Material shown
# # # #
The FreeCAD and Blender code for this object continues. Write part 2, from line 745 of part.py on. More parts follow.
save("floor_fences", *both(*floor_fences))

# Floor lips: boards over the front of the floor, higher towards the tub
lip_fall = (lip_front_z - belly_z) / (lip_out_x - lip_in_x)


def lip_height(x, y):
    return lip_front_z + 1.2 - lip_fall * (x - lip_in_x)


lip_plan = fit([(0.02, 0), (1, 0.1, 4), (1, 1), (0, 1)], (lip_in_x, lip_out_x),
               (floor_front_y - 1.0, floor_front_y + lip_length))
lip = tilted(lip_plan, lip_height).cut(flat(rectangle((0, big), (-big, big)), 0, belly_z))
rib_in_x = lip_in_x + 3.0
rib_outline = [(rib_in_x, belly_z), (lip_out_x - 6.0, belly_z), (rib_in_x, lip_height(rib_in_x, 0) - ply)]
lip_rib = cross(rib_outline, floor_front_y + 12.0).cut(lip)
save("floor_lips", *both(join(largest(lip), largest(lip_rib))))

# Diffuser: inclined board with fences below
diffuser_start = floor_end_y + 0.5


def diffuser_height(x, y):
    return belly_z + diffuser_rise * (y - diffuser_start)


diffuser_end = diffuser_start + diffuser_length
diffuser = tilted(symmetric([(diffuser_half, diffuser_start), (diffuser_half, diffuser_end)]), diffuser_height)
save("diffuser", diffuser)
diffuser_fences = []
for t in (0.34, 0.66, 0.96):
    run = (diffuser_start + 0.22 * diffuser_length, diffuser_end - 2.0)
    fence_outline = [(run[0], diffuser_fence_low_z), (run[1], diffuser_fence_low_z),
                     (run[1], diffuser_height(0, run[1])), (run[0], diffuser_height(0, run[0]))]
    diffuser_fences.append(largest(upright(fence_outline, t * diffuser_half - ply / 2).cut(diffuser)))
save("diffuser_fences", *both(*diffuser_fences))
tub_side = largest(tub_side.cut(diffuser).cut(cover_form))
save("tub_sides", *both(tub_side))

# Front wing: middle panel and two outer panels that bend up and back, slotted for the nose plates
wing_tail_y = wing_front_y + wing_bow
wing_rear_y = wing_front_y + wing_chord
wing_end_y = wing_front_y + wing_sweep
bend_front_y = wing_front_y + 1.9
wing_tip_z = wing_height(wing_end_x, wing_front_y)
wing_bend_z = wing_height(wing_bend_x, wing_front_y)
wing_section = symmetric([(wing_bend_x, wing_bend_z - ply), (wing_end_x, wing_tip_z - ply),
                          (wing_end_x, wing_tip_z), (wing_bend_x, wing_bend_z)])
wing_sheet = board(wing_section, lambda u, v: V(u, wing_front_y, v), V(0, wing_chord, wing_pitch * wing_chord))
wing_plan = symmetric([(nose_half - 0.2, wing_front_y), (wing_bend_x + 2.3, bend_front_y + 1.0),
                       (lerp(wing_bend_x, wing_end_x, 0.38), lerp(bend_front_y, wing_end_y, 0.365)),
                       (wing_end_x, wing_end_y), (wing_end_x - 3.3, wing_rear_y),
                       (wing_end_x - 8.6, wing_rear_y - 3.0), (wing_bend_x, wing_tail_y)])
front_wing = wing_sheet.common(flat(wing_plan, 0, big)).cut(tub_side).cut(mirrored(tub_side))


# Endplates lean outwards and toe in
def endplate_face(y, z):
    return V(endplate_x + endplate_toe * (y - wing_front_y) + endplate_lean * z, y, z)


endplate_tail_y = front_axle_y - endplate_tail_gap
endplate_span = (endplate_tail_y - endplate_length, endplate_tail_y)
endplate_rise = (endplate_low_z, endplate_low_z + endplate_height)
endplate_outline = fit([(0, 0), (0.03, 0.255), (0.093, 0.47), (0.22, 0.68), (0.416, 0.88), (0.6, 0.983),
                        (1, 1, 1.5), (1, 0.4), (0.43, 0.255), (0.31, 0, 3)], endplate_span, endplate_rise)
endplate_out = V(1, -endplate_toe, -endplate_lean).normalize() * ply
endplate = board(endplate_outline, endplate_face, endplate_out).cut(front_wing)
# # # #
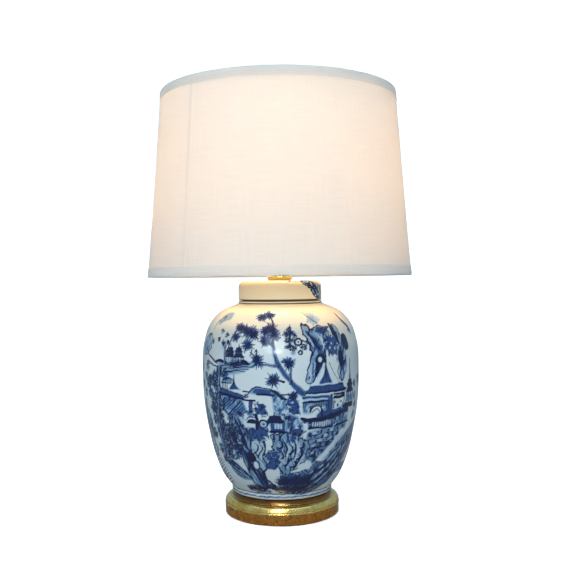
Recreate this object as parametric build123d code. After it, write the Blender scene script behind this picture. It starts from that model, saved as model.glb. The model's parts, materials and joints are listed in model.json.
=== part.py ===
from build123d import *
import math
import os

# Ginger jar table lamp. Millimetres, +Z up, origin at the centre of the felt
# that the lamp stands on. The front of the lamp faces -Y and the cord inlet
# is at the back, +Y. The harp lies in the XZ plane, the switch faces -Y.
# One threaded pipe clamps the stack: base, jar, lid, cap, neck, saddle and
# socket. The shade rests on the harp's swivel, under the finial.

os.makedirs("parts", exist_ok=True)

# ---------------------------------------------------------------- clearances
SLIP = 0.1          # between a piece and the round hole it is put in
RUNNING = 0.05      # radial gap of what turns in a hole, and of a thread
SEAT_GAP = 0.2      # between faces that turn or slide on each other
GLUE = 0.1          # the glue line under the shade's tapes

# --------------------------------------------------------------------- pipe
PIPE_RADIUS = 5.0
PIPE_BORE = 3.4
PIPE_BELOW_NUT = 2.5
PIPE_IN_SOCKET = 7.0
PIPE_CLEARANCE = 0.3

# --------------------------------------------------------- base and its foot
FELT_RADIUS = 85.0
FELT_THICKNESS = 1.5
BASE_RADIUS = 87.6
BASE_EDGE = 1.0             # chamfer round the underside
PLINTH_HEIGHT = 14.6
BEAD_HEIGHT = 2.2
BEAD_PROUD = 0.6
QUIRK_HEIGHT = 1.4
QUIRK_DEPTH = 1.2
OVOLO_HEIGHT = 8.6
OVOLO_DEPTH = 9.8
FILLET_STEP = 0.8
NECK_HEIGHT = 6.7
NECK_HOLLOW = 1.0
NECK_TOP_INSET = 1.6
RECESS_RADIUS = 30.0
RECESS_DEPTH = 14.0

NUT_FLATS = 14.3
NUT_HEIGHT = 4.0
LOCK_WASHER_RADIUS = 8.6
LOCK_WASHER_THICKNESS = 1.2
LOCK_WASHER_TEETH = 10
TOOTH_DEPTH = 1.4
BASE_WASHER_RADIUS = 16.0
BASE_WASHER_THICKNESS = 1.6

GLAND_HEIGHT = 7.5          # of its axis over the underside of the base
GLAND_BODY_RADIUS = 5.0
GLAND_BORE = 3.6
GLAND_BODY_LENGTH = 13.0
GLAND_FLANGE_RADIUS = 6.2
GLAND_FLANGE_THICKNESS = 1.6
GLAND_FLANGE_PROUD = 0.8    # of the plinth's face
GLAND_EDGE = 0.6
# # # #
What is asked
Repeat word for word the lines from the line with "The FreeCAD and" to the line with "return belly_z +", both lines included.

The reply
The FreeCAD and Blender code for this object continues. Write part 2, from line 745 of part.py on. More parts follow.
save("floor_fences", *both(*floor_fences))

# Floor lips: boards over the front of the floor, higher towards the tub
lip_fall = (lip_front_z - belly_z) / (lip_out_x - lip_in_x)


def lip_height(x, y):
    return lip_front_z + 1.2 - lip_fall * (x - lip_in_x)


lip_plan = fit([(0.02, 0), (1, 0.1, 4), (1, 1), (0, 1)], (lip_in_x, lip_out_x),
               (floor_front_y - 1.0, floor_front_y + lip_length))
lip = tilted(lip_plan, lip_height).cut(flat(rectangle((0, big), (-big, big)), 0, belly_z))
rib_in_x = lip_in_x + 3.0
rib_outline = [(rib_in_x, belly_z), (lip_out_x - 6.0, belly_z), (rib_in_x, lip_height(rib_in_x, 0) - ply)]
lip_rib = cross(rib_outline, floor_front_y + 12.0).cut(lip)
save("floor_lips", *both(join(largest(lip), largest(lip_rib))))

# Diffuser: inclined board with fences below
diffuser_start = floor_end_y + 0.5


def diffuser_height(x, y):
    return belly_z + diffuser_rise * (y - diffuser_start)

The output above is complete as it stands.